- Aşağı Daşarx
- Coordinates: 39°31′25″N 45°02′08″E﻿ / ﻿39.52361°N 45.03556°E
- Country: Azerbaijan
- Autonomous republic: Nakhchivan
- District: Sharur

Population (2005)^{[citation needed]}
- • Total: 663
- Time zone: UTC+4 (AZT)

= Aşağı Daşarx =

Aşağı Daşarx (also, Ashaga Dasharkh and Ashaghy Dasharkh) is a village and municipality in the Sharur District of Nakhchivan Autonomous Republic, Azerbaijan. It is located in the left side of the Nakhchivan-Sadarak highway, 14 km away from the district center, on the plain. Its population is busy with beet-growing and vegetable-growing. There are secondary school, library, club and a medical center in the village. It has a population of 663.

==Etymology==
The name of the village of Aşağı Daşarx (Ashaghy Dasharkh) means "the lower part of the settlement of Dasharkh". The village was founded by families which moved out from former Dasharkh village (present Yuxarı (Upper) Daşarx) during the 1930s collectivization. (See, Yuxarı Daşarx).

==Historical and archaeological monuments==

===Aşağı Daşarx===
Aşağı Daşarx (Lower Dasharkh) - is the ancient settlement, in the center of the same named village of the Sharur region. As a result of archaeological research was encountered four building layer, stone tools, ceramic products and remnants of animal bone of the early Bronze Age. The thickness of cultural layer is 3.60 m. Monument is attributed to the end of the IV millennium and the beginning of the III millennium of BC.

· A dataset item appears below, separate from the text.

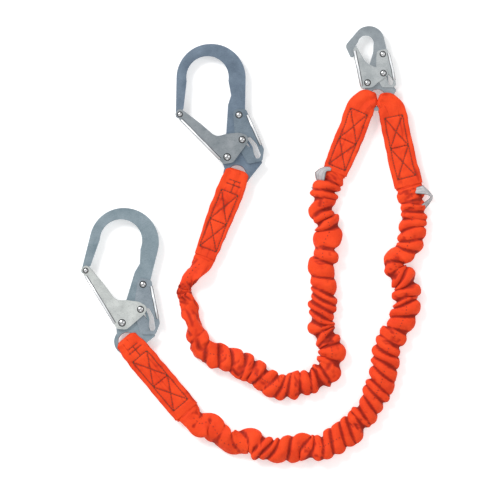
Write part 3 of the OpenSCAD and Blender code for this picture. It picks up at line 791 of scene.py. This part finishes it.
for legName, leg in legs.items():
    jacket, line, length, rings, places = makeJacket(legName, leg)
    mesh = jacket.data
    around = jacketSettings["around"]
    ringOf = [item.value for item in mesh.attributes["ring"].data]
    columnOf = [item.value for item in mesh.attributes["column"].data]
    seams = {around // 4: {}, 3 * around // 4: {}}
    for i, vert in enumerate(mesh.vertices):
        if columnOf[i] in seams:
            seams[columnOf[i]][ringOf[i]] = (vert.co.copy(), vert.normal.copy())
    stitches = []
    for seam in seams.values():
        for ring in range(seamSettings["skipped"], rings - seamSettings["skipped"],
                          seamSettings["every"]):
            (a, upA), (b, upB) = seam[ring], seam[ring + 1]
            up = (upA + upB).normalized()
            shown = noise.noise(Vector((ring * seamSettings["dipRate"], leg["seed"], 0.3)))
            if (b - a).length > seamSettings["shortest"] and shown > seamSettings["dipLevel"]:
                stitches.append(((a + b) / 2 + up * seamSettings["lift"], b - a, up))
    finishPiece(jacket, orangeWebbing, "webbing")
    # Painted shade: points in the notches between folds are darkened, more where the webbing is
    # gathered.
    notchShades = [seamSettings["notchShade"] * item.value for item in mesh.attributes["notch"].data]
    markCreaseShade(mesh, seamSettings["creaseDepth"], notchShades)
    for name in ("rest", "ring", "column", "notch"):
        mesh.attributes.remove(mesh.attributes[name])
    soften(jacket, "softFolds")
    thicken(jacket, "wall", jacketSettings["wall"])
    jacket.name = legName + "_jacketFolds"
    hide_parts(legName + "_jacket", legName + "_core")
    seamPiece = stitchesPiece(legName + "_jacketSeam", stitches, seamThread, seamSettings["stitch"])
    print(legName, "jacket settled, length", round(length, 3), "stitches", len(stitches))


# Sewn ends: a layer below, round through the eye, and a layer above, with the leg between.
# path runs from the eye outwards: x, y and half the width.
endSettings = {
    "layer": 0.0031, "row": 0.0017, "columns": 24, "wrapRows": 8, "sewnHeight": 0.0033,
    "flare": 0.062, "pleat": 0.0012, "wave": 0.0009, "edgeWave": 0.0013, "thinEdge": 0.0009,
    "groove": 0.0011, "grooveWidth": 0.0019, "creaseDepth": 0.0012,
    "stitch": (0.0031, 0.0015, 0.0011), "pitch": 0.0042, "tacking": (0.013, 0.020),
}
middleSettings = {"start": 0.045, "beyond": 0.004, "narrower": 0.0016, "thickness": 0.0034}
sewnEnds = {
    "leg_a_top_end": {
        "path": [(0.1947, 0.2063, 0.0125), (0.1840, 0.2030, 0.0205), (0.1733, 0.1922, 0.0230),
                 (0.1658, 0.1749, 0.0232), (0.1584, 0.1535, 0.0228), (0.1444, 0.1205, 0.0225),
                 (0.1299, 0.0851, 0.0208)],
        "eye": 0.0064, "reach": 0.004, "narrow": 0.55,
        "boxes": [(0.034, 0.086), (0.086, 0.133)], "boxHalf": 0.0148, "lift": 0.0, "seed": 3,
    },
    "leg_b_top_end": {
        "path": [(0.2063, 0.2046, 0.0125), (0.2153, 0.1997, 0.0190), (0.2236, 0.1881, 0.0223),
                 (0.2277, 0.1716, 0.0228), (0.2318, 0.1485, 0.0229), (0.2414, 0.1056, 0.0232),
                 (0.2521, 0.0627, 0.0236)],
        "eye": 0.0064, "reach": 0.004, "narrow": 0.55,
        "boxes": [(0.036, 0.087), (0.087, 0.139)], "boxHalf": 0.0150, "lift": 0.0004, "seed": 5,
    },
    "leg_a_hook_end": {
        "path": [(-0.0316, 0.0842, 0.0200), (-0.0348, 0.0745, 0.0212), (-0.0440, 0.0500, 0.0228),
                 (-0.0580, 0.0150, 0.0222), (-0.0720, -0.0220, 0.0200), (-0.0843, -0.0543, 0.0180)],
        "eye": 0.0069, "reach": 0.0045, "narrow": 0.62,
        "boxes": [(0.034, 0.086), (0.086, 0.134)], "boxHalf": 0.0145, "lift": 0.0, "seed": 7,
    },
    "leg_b_hook_end": {
        "path": [(-0.2135, -0.1922, 0.0200), (-0.2060, -0.2010, 0.0212),
                 (-0.1925, -0.2172, 0.0230), (-0.1633, -0.2520, 0.0232),
                 (-0.1382, -0.2819, 0.0232), (-0.1143, -0.3104, 0.0234)],
        "eye": 0.0069, "reach": 0.0045, "narrow": 0.62,
        "boxes": [(0.034, 0.087), (0.087, 0.139)], "boxHalf": 0.0152, "lift": 0.0, "seed": 9,
    },
}


# Rows of thread as pairs of (along, across): boxes with crosses, and tacking near a hook's eye.
def threadRows(name, end):
    rows, half = [], end["boxHalf"]
    for near, far in end["boxes"]:
        corners = [(near, -half), (near, half), (far, half), (far, -half)]
        rows += list(zip(corners, corners[1:] + corners[:1]))
        rows += [(corners[0], corners[2]), (corners[1], corners[3])]
    if "hook" in name:
        first = end["boxes"][0][0]
        near, far = (first - back for back in endSettings["tacking"])
        rows += [((near, -0.7 * half), (near, 0.9 * half)), ((far, -0.5 * half), (far, 0.7 * half)),
                 ((far, 0.1 * half), (first, 0.1 * half))]
    return rows


# How deep the thread draws the webbing in.
def grooveAt(rows, s, across):
    deep = 0.0
    for (s0, a0), (s1, a1) in rows:
        ds, da = s1 - s0, a1 - a0
        t = ((s - s0) * ds + (across - a0) * da) / (ds * ds + da * da)
        t = min(max(t, 0.0), 1.0)
        gap = math.hypot(s - s0 - t * ds, across - a0 - t * da)
        deep = max(deep, math.exp(-(gap / endSettings["grooveWidth"]) ** 2))
    return deep


# The leg's own webbing lies between the two layers.
def makeMiddle(name, line, length, halves):
    start, beyond = middleSettings["start"], middleSettings["beyond"]
    bm = bmesh.new()
    wovenGrid(bm, 40, 10, 0.044, length)
    for vert in bm.verts:
        s = start + (length + beyond - start) * (vert.co.x + 0.5)
        u = 2 * (vert.co.y + 0.5) - 1
        centre = pointOn(line, length, s)
        centre = centre + aheadOn(line, length, length - beyond) * max(0, s - length)
        ahead = aheadOn(line, length, min(s, length - beyond), 0.004)
        half = between(halves, s) - middleSettings["narrower"]
        flat = centre + Vector((-ahead.y, ahead.x)) * u * half
        vert.co = (flat.x, flat.y, midHeight)
    bmesh.ops.recalc_face_normals(bm, faces=bm.faces)
    middle = finishPiece(meshPiece(name + "Middle", bm), orangeWebbing, "webbing")
    markCreaseShade(middle.data, endSettings["creaseDepth"])
    thicken(middle, "layer", middleSettings["thickness"])
    soften(middle, "softEdge")


def makeSewnEnd(name, end):
    line, length = smoothLine([(x, y) for x, y, half in end["path"]], 0.0008)
    chord = [0.0]
    for (x0, y0, h0), (x1, y1, h1) in zip(end["path"], end["path"][1:]):
        chord.append(chord[-1] + math.dist((x0, y0), (x1, y1)))
    halves = [(c * length / chord[-1], point[2]) for c, point in zip(chord, end["path"])]
    eyeHeight, sewnHeight = end["eye"] + end["lift"], endSettings["sewnHeight"] + end["lift"]
    threads = threadRows(name, end)

    # Painted shade, stored with the crease shade: darker in the thread grooves, at puckers, in
    # noise mottles and along the band's edges.
    def shadeAt(s, u):
        pucker = noise.noise(Vector((s * 150, u * 2.2, end["seed"] + 9.0)))
        mottledShade = noise.noise(Vector((s * 25, u * 6.0, end["seed"] + 2.0)))
        return (0.25 * grooveAt(threads, s, u * between(halves, s)) + max(0.0, pucker) * 0.30
                + max(0.0, mottledShade - 0.1) * 0.5 + 0.30 * max(0.0, abs(u) - 0.9) * 10)

    def surface(s, u, face):
        centre, ahead = pointOn(line, length, s), aheadOn(line, length, s, 0.004)
        side = Vector((-ahead.y, ahead.x))
        edge = endSettings["edgeWave"] * noise.noise(Vector((s * 75, u * 0.5, end["seed"])))
        across = u * (between(halves, s) + edge)
        blend = min(max((s - 0.012) / endSettings["flare"], 0.0), 1.0)
        blend = blend * blend * (3 - 2 * blend)
        height = eyeHeight + (sewnHeight - eyeHeight) * blend
        pleats = endSettings["pleat"] * math.cos(u * 7 + end["seed"]) * math.exp(-s / 0.035)
        waves = endSettings["wave"] * noise.noise(Vector((s * 65, u * 1.6, end["seed"] + 4.0)))
        height += pleats + waves - endSettings["thinEdge"] * abs(u) ** 5
        height -= endSettings["groove"] * grooveAt(threads, s, across)
        flat = centre + side * across
        return Vector((flat.x, flat.y, midHeight + face * height))

    rows, wrapRows = round(length / endSettings["row"]), endSettings["wrapRows"]
    total = 2 * rows + wrapRows
    bm = bmesh.new()
    wovenGrid(bm, total, endSettings["columns"], 0.046, 2 * length + 0.02)
    start, outwards = pointOn(line, length, 0), -aheadOn(line, length, 0.001, 0.004)
    shades = []
    for vert in bm.verts:
        row = round((vert.co.x + 0.5) * total)
        u = 2 * (vert.co.y + 0.5) - 1
        along = abs(row - rows - wrapRows / 2) - wrapRows / 2
        shades.append(shadeAt(max(0.0, along) * length / rows, u))
        if row <= rows:
            vert.co = surface(length * (1 - row / rows), u, -1)
        elif row >= rows + wrapRows:
            vert.co = surface(length * (row - rows - wrapRows) / rows, u, 1)
        else:  # round through the eye, where the webbing is drawn together
            turn = math.pi * (row - rows) / wrapRows - math.pi / 2
            halfWidth = halves[0][1] * (1 - end["narrow"] * math.cos(turn) ** 2 * 0.75)
            side = Vector((outwards.y, -outwards.x))
            flat = start + outwards * end["reach"] * math.cos(turn) + side * u * halfWidth
            vert.co = (flat.x, flat.y, midHeight + eyeHeight * math.sin(turn))
    bmesh.ops.recalc_face_normals(bm, faces=bm.faces)
    loopPiece = finishPiece(meshPiece(name + "Loop", bm), orangeWebbing, "webbing")
    markCreaseShade(loopPiece.data, endSettings["creaseDepth"], shades)
    thicken(loopPiece, "layer", endSettings["layer"])
    soften(loopPiece, "softEdge")
    makeMiddle(name, line, length, halves)
    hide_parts(name)

    stitches = []
    for (s0, a0), (s1, a1) in threads:
        count = round(math.hypot(s1 - s0, a1 - a0) / endSettings["pitch"])
        for i in range(count):
            for face in (-1, 1):
                spots = []
                for t in ((i + 0.12) / count, (i + 0.88) / count):
                    s, across = s0 + (s1 - s0) * t, a0 + (a1 - a0) * t
                    at = surface(s, across / between(halves, s), face)
                    at.z += face * (endSettings["layer"] / 2 + 0.0002)
                    spots.append(at)
                middle = (spots[0] + spots[1]) / 2
                stitches.append((middle, spots[1] - spots[0], Vector((0, 0, face))))
    stitchesPiece(name + "Stitches", stitches, boxThread, endSettings["stitch"])
    print(name, "sewn with", len(stitches), "stitches")


for name, end in sewnEnds.items():
    makeSewnEnd(name, end)


# Label ribbons, folded where they come out from under the sewn ends: both edges, row by row.
ribbonSettings = {"thickness": 0.0005, "length": 0.06, "cuts": 3, "smooth": 0.6}
labelRibbons = {
    "leg_a_label": [
        ((0.1249, 0.0945, 0.0150), (0.1231, 0.0873, 0.0185)),
        ((0.1130, 0.0945, 0.0185), (0.1170, 0.0870, 0.0215)),
        ((0.1035, 0.0905, 0.0195), (0.1155, 0.0850, 0.0230)),
        ((0.0972, 0.0850, 0.0180), (0.1147, 0.0800, 0.0235)),
        ((0.0982, 0.0770, 0.0160), (0.1135, 0.0740, 0.0225)),
        ((0.1008, 0.0700, 0.0135), (0.1125, 0.0690, 0.0190)),
        ((0.0990, 0.0660, 0.0115), (0.1080, 0.0655, 0.0140)),
        ((0.0914, 0.0607, 0.0105), (0.1050, 0.0625, 0.0130)),
        ((0.0960, 0.0530, 0.0095), (0.1040, 0.0548, 0.0110))],
    "leg_b_label": [
        ((0.2560, 0.0572, 0.0150), (0.2645, 0.0500, 0.0190)),
        ((0.2655, 0.0610, 0.0165), (0.2700, 0.0495, 0.0205)),
        ((0.2752, 0.0639, 0.0170), (0.2770, 0.0488, 0.0215)),
        ((0.2845, 0.0550, 0.0180), (0.2835, 0.0478, 0.0215)),
        ((0.2917, 0.0465, 0.0170), (0.2880, 0.0445, 0.0210)),
        ((0.2905, 0.0405, 0.0130), (0.2840, 0.0405, 0.0205)),
        ((0.2855, 0.0325, 0.0110), (0.2760, 0.0345, 0.0195)),
        ((0.2775, 0.0228, 0.0105), (0.2683, 0.0281, 0.0180))],
}
for name, rows in labelRibbons.items():
    bm = bmesh.new()
    wovenGrid(bm, len(rows) - 1, 1, ribbonLook["width"], ribbonSettings["length"])
    for vert in bm.verts:
        vert.co = rows[round((vert.co.x + 0.5) * (len(rows) - 1))][0 if vert.co.y < 0 else 1]
    bmesh.ops.subdivide_edges(bm, edges=bm.edges, cuts=ribbonSettings["cuts"],
                              use_grid_fill=True, smooth=ribbonSettings["smooth"])
    bmesh.ops.recalc_face_normals(bm, faces=bm.faces)
    area = sum(face.calc_area() for face in bm.faces)
    ribbon = finishPiece(meshPiece(name + "Ribbon", bm), labelRibbon, "webbing")
    thicken(ribbon, "thickness", ribbonSettings["thickness"])
    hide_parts(name)
print("labels folded")


# Floor and light.
floorSettings = {"size": 6.0, "colour": (0.90, 0.90, 0.90), "glow": 0.30}  # glow fills the shadows
bm = bmesh.new()
bmesh.ops.create_grid(bm, x_segments=1, y_segments=1, size=floorSettings["size"])
floor = meshPiece("paleFloor", bm)
scene.collection.objects.link(floor)
floorMaterial, tree, shader = newMaterial("paleFloor")
shader.inputs["Base Color"].default_value = (*floorSettings["colour"], 1)
shader.inputs["Roughness"].default_value = 0.9
shader.inputs["Specular IOR Level"].default_value = 0.0
shader.inputs["Emission Color"].default_value = (1, 1, 1, 1)
shader.inputs["Emission Strength"].default_value = floorSettings["glow"]
floor.data.materials.append(floorMaterial)

lightSettings = {
    "sky": 0.52,
    "lamps": [  # place, power, size
        ((-2.2, 2.2, 2.4), 122, 1.5), ((2.4, 0.6, 2.2), 22, 1.8), ((0.0, -2.4, 2.4), 17, 2.0)],
}
world = bpy.data.worlds.new("softStudio")
scene.world = world
world.use_nodes = True
sky = world.node_tree.nodes["Background"]
sky.inputs["Color"].default_value = (1, 1, 1, 1)
sky.inputs["Strength"].default_value = lightSettings["sky"]
for place, power, size in lightSettings["lamps"]:
    lampData = bpy.data.lights.new("softLamp", "AREA")
    lampData.energy, lampData.size = power, size
    lamp = bpy.data.objects.new("softLamp", lampData)
    lamp.location = place
    lamp.rotation_euler = (-Vector(place)).to_track_quat("-Z", "Y").to_euler()
    scene.collection.objects.link(lamp)
scene.view_settings.view_transform = "Standard"
print("floor and light set")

===Aşağı Daşarx Necropolis===
Aşağı Daşarx Necropolis - archaeological monument the first Iron Age in the north-west of the same named village of Sharur. The sowing areas, from the north side is limited with the irrigation canal. During agricultural works in the area of the necropolis a few soil graves were destroyed. The rich samples of material culture have been collected . The findings, mainly consist of pottery products (bowl, jug, mug etc.). Such a samples of clay plates are well known from Sarı dərə, Şahtaxtı, Qızıl burun and other monuments. The findings are kept in the museum of history and ethnography of the Sharur.